** begin **

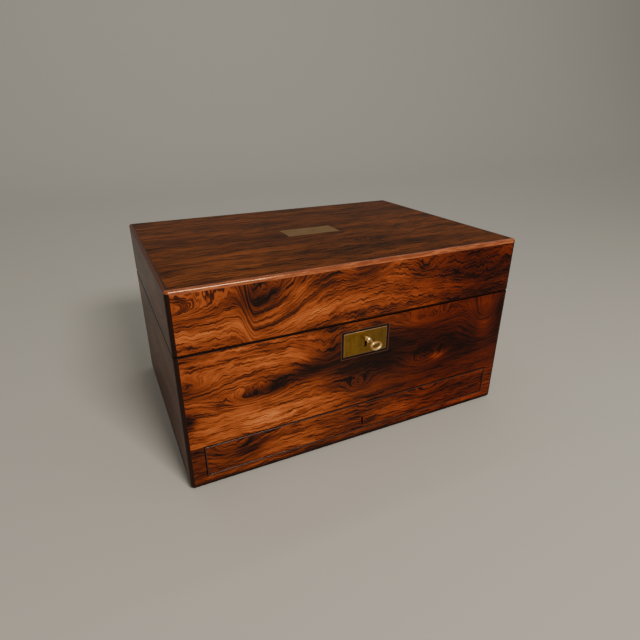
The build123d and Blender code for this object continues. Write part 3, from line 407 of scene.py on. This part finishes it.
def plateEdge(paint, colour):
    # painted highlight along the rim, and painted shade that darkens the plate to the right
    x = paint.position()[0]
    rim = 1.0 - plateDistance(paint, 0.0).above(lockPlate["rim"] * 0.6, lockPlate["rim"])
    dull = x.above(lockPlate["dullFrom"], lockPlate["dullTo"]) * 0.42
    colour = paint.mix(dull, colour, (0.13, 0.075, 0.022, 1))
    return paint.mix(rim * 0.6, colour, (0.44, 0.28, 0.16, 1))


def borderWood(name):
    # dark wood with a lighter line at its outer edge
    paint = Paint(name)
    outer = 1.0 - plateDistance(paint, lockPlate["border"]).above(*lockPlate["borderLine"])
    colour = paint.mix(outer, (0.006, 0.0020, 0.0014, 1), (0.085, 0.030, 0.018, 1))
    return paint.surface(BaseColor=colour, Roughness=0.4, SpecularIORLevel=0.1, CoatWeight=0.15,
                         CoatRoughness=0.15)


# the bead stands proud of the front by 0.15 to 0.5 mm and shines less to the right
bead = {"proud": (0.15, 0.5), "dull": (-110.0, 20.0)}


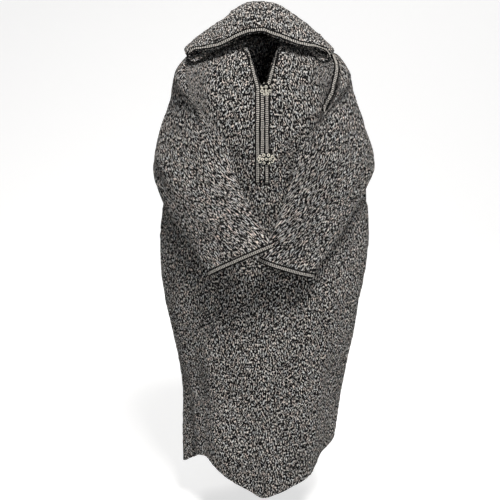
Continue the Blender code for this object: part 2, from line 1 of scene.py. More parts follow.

** end **
** begin **

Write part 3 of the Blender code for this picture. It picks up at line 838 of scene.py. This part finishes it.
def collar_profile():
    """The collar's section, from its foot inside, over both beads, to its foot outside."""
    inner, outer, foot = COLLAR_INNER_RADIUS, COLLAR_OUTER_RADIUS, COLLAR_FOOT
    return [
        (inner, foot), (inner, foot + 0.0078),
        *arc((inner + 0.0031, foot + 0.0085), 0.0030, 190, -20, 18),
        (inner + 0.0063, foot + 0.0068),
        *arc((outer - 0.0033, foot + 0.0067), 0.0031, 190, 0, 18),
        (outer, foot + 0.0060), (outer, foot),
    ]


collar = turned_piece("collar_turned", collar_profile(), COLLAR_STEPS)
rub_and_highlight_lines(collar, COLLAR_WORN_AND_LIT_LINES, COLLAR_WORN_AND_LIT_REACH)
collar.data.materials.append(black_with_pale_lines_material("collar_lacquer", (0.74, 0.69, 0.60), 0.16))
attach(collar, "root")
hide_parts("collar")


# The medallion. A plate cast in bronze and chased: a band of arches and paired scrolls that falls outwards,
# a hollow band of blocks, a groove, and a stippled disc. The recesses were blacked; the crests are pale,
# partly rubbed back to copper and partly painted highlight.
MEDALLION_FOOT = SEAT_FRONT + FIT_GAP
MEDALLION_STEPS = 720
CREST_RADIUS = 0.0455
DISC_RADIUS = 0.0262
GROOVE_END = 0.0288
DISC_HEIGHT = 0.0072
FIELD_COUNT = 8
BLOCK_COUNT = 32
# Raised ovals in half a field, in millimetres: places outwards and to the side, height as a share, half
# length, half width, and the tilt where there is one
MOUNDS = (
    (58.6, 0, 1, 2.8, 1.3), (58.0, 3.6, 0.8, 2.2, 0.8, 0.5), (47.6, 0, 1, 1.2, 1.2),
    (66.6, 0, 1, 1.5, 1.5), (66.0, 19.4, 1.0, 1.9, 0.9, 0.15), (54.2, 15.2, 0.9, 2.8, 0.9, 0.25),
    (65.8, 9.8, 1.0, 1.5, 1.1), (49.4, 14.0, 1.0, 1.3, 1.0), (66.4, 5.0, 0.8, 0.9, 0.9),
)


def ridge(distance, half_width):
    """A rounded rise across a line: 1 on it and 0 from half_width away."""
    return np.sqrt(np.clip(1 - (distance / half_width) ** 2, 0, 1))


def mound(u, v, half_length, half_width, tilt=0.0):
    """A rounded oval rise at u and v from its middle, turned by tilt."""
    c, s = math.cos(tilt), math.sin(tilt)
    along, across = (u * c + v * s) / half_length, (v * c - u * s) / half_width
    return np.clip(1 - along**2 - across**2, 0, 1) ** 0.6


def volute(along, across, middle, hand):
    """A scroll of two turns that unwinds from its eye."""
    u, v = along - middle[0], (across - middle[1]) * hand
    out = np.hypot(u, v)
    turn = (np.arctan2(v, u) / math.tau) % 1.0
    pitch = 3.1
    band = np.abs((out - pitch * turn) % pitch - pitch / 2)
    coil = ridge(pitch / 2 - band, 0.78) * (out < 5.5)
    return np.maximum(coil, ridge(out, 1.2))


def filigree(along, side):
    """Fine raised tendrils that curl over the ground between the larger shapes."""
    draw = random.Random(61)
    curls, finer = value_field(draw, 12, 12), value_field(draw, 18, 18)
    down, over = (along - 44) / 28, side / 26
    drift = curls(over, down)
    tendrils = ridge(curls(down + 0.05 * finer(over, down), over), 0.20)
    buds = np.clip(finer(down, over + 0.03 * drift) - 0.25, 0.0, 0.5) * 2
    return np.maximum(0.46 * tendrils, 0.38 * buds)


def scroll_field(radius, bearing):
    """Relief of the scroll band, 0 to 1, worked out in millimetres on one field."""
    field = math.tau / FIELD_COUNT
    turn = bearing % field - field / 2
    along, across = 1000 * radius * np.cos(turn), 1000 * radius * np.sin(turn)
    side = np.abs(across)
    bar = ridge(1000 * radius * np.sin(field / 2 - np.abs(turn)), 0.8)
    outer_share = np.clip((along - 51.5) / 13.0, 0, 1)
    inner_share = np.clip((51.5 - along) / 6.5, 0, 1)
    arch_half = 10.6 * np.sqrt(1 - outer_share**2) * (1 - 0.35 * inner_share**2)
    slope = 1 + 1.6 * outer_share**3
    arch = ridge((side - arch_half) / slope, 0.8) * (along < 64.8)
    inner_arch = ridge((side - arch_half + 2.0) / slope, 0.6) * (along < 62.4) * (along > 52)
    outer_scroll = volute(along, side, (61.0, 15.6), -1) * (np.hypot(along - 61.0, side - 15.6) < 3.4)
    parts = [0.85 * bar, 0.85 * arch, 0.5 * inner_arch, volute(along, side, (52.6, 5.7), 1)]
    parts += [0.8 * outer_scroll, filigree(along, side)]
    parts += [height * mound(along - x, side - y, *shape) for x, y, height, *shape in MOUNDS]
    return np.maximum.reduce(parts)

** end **

## What is required
From the records above, quote only the lines running from the line with "The build123d and" to the line with "Continue the Blender", both lines included.

## Full answer
The build123d and Blender code for this object continues. Write part 3, from line 407 of scene.py on. This part finishes it.
def plateEdge(paint, colour):
    # painted highlight along the rim, and painted shade that darkens the plate to the right
    x = paint.position()[0]
    rim = 1.0 - plateDistance(paint, 0.0).above(lockPlate["rim"] * 0.6, lockPlate["rim"])
    dull = x.above(lockPlate["dullFrom"], lockPlate["dullTo"]) * 0.42
    colour = paint.mix(dull, colour, (0.13, 0.075, 0.022, 1))
    return paint.mix(rim * 0.6, colour, (0.44, 0.28, 0.16, 1))


def borderWood(name):
    # dark wood with a lighter line at its outer edge
    paint = Paint(name)
    outer = 1.0 - plateDistance(paint, lockPlate["border"]).above(*lockPlate["borderLine"])
    colour = paint.mix(outer, (0.006, 0.0020, 0.0014, 1), (0.085, 0.030, 0.018, 1))
    return paint.surface(BaseColor=colour, Roughness=0.4, SpecularIORLevel=0.1, CoatWeight=0.15,
                         CoatRoughness=0.15)


# the bead stands proud of the front by 0.15 to 0.5 mm and shines less to the right
bead = {"proud": (0.15, 0.5), "dull": (-110.0, 20.0)}


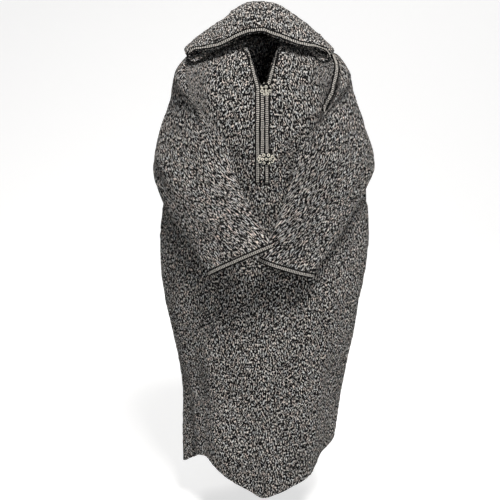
Continue the Blender code for this object: part 2, from line 1 of scene.py. More parts follow.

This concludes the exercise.